Uriel Sinai/Getty Images

Women sit at the back of a bus on December 25, 2011 in Beit Shemesh, Israel.

“A woman came up to me and told me the bus was ‘kosher,'” the passenger said, “and I told her I didn’t know what that meant. She said it’s customary for women to sit in the back of the bus, and I told her I had no problem with that, only that it’d be difficult to move with the kids and my bag. She offered to help me and we moved to the back.”

The passenger said that a few men on the bus seemed to provoke the bus driver into calling the police.

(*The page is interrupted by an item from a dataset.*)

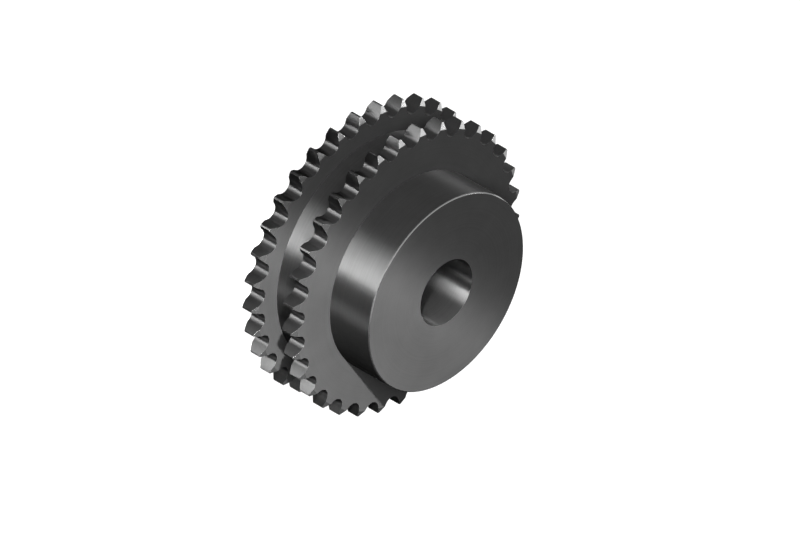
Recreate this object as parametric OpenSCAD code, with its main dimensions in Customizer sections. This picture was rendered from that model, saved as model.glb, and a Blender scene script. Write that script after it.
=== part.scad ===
// Double single-strand chain sprocket: two toothed discs and a hub on one
// side, turned and gear-cut from one piece of steel. It lies on the back of
// its back disc: the bore's axis is Z, the back face is Z = 0, the hub is up.

/* [Chain] */
// Pitch of the roller chain
chain_pitch = 25.4; // [24.5:0.1:26.5]
// Diameter of the chain's rollers
roller_d = 15.88; // [15:0.01:16.5]

/* [Teeth] */
// Number of teeth on each disc
teeth = 33; // [32:1:48]
// Extra radius of the seat in a tooth gap over the roller's own radius
seat_play = 0.25; // [0.08:0.01:0.3]
// Angle of the seat's arc round the roller, in degrees
seat_angle = 128; // [118:1:136]
// Radius of the rounded tooth flank above the seat
flank_r = 67; // [60:1:160]
// Height of the tooth tips above the pitch circle
tip_rise = 5.5; // [4.5:0.1:6]
// Radial height of the bevel on both sides of each tooth
bevel_h = 6.1; // [3:0.1:7]
// Depth of that bevel at the tooth tip, along the axis
bevel_depth = 2.6; // [1.2:0.1:4]

/* [Discs] */
// Thickness of each toothed disc
disc_t = 16.2; // [13:0.1:18]
// Distance from one disc to the same face of the other
disc_spacing = 48; // [40:0.5:80]
// Diameter of the solid core between the two discs
core_d = 221; // [160:1:240]

/* [Hub and bore] */
// Diameter of the hub
hub_d = 188.5; // [120:0.5:200]
// Length of the hub in front of the front disc
hub_len = 47.2; // [20:0.1:80]
// Chamfer round the end of the hub
hub_chamfer = 1; // [0.5:0.1:3]
// Diameter of the plain bore
bore_d = 63; // [25:0.5:90]

/* [Hidden] */

// Smoothness of the turned surfaces, of a roller's seat and of a tooth flank
$fn = 180;
seat_fn = 60;
flank_fn = 360;

// Chain geometry: the rollers of a wrapped chain sit on the pitch circle
tooth_angle = 360 / teeth;
pitch_r = chain_pitch / 2 / sin(tooth_angle / 2);
tip_r = pitch_r + tip_rise;
seat_r = roller_d / 2 + seat_play;
bevel_r = tip_r - bevel_h;

// Heights along the axis, from the back face
hub_root_z = disc_spacing + disc_t;
overall_len = hub_root_z + hub_len;

// Cutters run this far past what they cut
past = 1;
// The seat's arc runs this far past the point where the flank meets it
seat_blend = 0.02;

// Outline of one tooth gap, with its middle on +X: a round seat for the
// roller, and a throat between the rounded flanks of two teeth
module tooth_gap() {
    half = seat_angle / 2;
    flank_reach = seat_r + flank_r - seat_blend;
    throat_x = pitch_r - seat_r * cos(half);
    translate([pitch_r, 0]) circle(r = seat_r, $fn = seat_fn);
    difference() {
        polygon([
            [throat_x, -seat_r * sin(half)],
            [throat_x, seat_r * sin(half)],
            [pitch_r, chain_pitch / 2],
            [tip_r + past, chain_pitch / 2],
            [tip_r + past, -chain_pitch / 2],
            [pitch_r, -chain_pitch / 2]
        ]);
        for (side = [-1, 1])
            translate([
                pitch_r - flank_reach * cos(half),
                side * flank_reach * sin(half)
            ])
                circle(r = flank_r, $fn = flank_fn);
    }
}

// Turned blank of one disc: a plate whose rim is bevelled on both sides
module disc_blank() {
    rotate_extrude()
        polygon([
            [0, 0],
            [bevel_r, 0],
            [tip_r, bevel_depth],
            [tip_r, disc_t - bevel_depth],
            [bevel_r, disc_t],
            [0, disc_t]
        ]);
}

// One toothed disc, with a tooth gap centred on +X
module toothed_disc() {
    difference() {
        disc_blank();
        translate([0, 0, -past])
            linear_extrude(height = disc_t + 2 * past)
                for (k = [0 : teeth - 1])
                    rotate(k * tooth_angle) tooth_gap();
    }
}

// Turned body: the core that joins the discs, and the hub with its chamfer
module turned_body() {
    hub_r = hub_d / 2;
    core_r = core_d / 2;
    rotate_extrude()
        polygon([
            [0, 0],
            [core_r, 0],
            [core_r, hub_root_z],
            [hub_r, hub_root_z],
            [hub_r, overall_len - hub_chamfer],
            [hub_r - hub_chamfer, overall_len],
            [0, overall_len]
        ]);
}

module sprocket() {
    color("dimgray")
        difference() {
            union() {
                turned_body();
                toothed_disc();
                translate([0, 0, disc_spacing]) toothed_disc();
            }
            translate([0, 0, -past])
                cylinder(h = overall_len + 2 * past, d = bore_d);
        }
}

sprocket();
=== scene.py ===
import math

import bpy
from mathutils import Matrix, Vector


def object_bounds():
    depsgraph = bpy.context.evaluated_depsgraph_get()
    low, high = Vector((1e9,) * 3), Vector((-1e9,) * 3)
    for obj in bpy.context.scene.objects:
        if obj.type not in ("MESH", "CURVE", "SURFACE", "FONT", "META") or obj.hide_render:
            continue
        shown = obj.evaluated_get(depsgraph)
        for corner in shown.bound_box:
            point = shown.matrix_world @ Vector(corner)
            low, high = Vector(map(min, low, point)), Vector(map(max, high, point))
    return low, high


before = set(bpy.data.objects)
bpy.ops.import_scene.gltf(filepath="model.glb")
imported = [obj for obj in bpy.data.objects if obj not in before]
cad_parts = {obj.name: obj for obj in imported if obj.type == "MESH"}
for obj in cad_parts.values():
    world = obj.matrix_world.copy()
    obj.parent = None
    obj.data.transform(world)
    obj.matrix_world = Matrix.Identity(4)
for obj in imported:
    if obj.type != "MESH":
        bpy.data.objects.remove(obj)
cad_low, cad_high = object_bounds()

# Camera
# A parallel isometric view. The sprocket lies on its back face here, so the
# camera looks down on it and is rolled until its axis slopes as it should.
image_width_px = 800
mm_per_px = 0.859
view_azimuth_deg = 80.46
view_elevation_deg = math.degrees(math.asin(1 / math.sqrt(3)))
view_roll_deg = 120
view_distance = 2.0
# The middle of the hub's end lies this far right of and below the middle
# of the picture, in pixels
hub_right_px = 46.34
hub_below_px = 25.99


def direction(azimuth_deg, elevation_deg):
    """The unit vector from the sprocket towards that azimuth and elevation."""
    azimuth, elevation = math.radians(azimuth_deg), math.radians(elevation_deg)
    level = math.cos(elevation)
    return Vector((level * math.cos(azimuth), level * math.sin(azimuth), math.sin(elevation)))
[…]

Beit Shemesh is no stranger to religious tension. The city is currently in the middle of a heated mayoral race. Two Modern Orthodox candidates are running against an incumbent haredi mayor.

The city has also been a place where women’s rights activists have collided with those seeking to live out the strict tenets of their faith. In 2011, an extremist faction of the haredi group spit on an 8-year-old Modern Orthodox girl who they claimed was walking to school wearing an immodest dress.

In 2012, an ultra-Orthodox man told Tanya Rosenbilt to move to the back of the bus. The woman, later nicknamed the “Israeli Rosa Parks,” refused to go. The man held the bus doors open for approximately 30 minutes in protest, Haaretz reports.